• Required task
The answer is one number: how many lines hold the string "Identity".

• Data shown
☆ ☆ ☆ ☆

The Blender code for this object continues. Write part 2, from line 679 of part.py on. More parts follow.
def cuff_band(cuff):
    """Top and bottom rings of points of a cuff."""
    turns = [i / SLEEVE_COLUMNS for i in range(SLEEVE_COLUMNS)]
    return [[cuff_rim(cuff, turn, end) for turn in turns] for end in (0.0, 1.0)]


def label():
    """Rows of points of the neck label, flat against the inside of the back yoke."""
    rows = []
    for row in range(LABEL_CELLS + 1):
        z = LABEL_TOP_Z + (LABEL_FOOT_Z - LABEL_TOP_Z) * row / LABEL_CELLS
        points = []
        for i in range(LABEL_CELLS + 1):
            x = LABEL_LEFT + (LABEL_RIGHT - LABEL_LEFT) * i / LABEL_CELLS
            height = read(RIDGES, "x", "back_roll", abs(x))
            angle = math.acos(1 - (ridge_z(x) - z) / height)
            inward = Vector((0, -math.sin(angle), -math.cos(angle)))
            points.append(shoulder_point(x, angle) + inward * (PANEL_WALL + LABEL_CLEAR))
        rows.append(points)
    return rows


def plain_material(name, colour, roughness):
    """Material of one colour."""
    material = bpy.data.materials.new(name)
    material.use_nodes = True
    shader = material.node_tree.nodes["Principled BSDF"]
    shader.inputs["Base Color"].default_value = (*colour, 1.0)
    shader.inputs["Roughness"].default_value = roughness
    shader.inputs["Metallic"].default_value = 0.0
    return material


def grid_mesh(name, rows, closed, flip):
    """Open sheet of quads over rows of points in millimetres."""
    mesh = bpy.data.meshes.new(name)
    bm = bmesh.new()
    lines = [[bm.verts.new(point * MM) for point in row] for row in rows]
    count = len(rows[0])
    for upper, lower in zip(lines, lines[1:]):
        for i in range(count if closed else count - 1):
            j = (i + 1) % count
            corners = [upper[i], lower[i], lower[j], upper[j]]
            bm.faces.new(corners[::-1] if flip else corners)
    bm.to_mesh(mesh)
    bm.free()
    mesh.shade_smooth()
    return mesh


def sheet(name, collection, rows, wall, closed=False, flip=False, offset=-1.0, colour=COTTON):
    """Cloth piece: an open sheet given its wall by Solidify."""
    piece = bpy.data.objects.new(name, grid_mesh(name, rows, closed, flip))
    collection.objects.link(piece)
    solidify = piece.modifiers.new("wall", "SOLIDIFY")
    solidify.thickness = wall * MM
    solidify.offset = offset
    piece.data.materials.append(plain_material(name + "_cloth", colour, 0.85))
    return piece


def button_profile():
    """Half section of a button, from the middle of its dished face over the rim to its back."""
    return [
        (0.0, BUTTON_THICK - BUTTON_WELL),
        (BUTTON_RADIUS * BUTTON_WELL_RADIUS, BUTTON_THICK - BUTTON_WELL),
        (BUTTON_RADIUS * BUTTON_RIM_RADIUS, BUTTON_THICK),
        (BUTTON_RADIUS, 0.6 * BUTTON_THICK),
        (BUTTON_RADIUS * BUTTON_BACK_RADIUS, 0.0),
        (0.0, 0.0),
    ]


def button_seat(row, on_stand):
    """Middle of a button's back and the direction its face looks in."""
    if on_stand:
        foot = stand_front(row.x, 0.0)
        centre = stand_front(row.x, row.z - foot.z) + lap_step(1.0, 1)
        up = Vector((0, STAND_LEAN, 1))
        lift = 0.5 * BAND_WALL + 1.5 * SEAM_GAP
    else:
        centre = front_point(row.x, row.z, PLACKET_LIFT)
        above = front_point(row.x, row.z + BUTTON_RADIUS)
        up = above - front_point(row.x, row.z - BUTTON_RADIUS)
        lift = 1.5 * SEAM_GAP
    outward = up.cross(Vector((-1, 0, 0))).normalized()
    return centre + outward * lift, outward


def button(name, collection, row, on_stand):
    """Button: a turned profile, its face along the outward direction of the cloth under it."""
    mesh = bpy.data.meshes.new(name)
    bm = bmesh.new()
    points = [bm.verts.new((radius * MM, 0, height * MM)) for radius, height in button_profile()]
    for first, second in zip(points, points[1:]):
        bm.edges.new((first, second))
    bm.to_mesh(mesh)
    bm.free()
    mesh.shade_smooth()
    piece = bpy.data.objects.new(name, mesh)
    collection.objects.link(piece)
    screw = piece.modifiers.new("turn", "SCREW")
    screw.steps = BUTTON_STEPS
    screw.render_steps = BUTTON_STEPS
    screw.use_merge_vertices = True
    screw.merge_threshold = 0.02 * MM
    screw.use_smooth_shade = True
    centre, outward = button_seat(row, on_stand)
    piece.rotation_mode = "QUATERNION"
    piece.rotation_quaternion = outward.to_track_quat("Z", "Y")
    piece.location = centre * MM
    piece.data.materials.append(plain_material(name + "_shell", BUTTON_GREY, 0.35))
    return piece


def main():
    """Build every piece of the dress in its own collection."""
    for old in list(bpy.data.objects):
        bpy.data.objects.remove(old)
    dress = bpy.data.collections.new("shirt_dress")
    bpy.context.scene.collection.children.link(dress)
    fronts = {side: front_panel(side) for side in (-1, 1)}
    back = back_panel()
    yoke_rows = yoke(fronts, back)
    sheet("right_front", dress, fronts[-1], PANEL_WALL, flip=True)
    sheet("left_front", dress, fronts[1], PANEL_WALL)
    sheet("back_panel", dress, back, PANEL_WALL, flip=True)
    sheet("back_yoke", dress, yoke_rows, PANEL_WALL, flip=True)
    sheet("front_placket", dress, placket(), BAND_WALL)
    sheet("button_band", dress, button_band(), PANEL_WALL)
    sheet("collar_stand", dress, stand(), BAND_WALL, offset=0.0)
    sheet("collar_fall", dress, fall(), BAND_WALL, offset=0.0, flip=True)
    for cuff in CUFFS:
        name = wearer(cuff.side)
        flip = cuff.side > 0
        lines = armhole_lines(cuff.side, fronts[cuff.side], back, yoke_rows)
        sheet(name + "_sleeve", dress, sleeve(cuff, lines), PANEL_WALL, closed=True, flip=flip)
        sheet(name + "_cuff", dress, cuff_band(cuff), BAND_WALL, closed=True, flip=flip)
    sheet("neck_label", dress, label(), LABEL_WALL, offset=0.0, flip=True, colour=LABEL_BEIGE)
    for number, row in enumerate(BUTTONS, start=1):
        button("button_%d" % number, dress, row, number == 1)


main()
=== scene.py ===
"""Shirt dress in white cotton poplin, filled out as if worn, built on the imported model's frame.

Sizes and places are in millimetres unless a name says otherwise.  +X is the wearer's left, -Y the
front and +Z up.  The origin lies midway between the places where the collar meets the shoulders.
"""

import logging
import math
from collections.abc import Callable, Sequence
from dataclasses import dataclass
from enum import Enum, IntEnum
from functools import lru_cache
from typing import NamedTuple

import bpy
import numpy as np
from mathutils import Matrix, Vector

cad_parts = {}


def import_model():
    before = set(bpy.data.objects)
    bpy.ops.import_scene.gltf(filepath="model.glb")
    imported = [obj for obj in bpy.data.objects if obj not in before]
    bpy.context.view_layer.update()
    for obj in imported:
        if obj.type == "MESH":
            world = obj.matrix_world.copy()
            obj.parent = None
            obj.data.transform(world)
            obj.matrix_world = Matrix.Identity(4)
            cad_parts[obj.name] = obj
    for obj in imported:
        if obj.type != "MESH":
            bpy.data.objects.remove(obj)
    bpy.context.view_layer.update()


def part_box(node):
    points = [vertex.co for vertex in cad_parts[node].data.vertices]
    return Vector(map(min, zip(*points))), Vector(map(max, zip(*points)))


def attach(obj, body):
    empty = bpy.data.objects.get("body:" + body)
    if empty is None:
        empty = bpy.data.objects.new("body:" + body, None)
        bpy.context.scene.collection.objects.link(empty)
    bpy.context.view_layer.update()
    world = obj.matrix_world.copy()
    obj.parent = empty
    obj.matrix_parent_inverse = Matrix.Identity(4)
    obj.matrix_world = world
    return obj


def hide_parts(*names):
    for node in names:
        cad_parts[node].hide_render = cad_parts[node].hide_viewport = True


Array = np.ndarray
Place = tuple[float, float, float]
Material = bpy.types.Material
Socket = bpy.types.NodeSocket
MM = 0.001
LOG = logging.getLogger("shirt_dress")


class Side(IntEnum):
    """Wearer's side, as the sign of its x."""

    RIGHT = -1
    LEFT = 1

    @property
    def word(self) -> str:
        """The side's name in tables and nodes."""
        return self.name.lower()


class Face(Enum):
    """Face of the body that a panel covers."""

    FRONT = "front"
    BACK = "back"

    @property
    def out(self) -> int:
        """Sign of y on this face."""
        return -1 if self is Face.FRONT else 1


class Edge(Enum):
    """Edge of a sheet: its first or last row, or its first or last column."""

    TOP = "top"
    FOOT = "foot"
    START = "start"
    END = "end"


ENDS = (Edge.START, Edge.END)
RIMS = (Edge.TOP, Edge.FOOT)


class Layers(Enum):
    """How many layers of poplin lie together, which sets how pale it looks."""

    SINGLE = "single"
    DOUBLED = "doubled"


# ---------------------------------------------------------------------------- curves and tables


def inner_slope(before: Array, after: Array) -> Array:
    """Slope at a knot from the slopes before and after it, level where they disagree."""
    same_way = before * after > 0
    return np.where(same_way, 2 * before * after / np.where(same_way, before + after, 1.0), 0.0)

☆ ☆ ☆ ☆

• Response to the task
2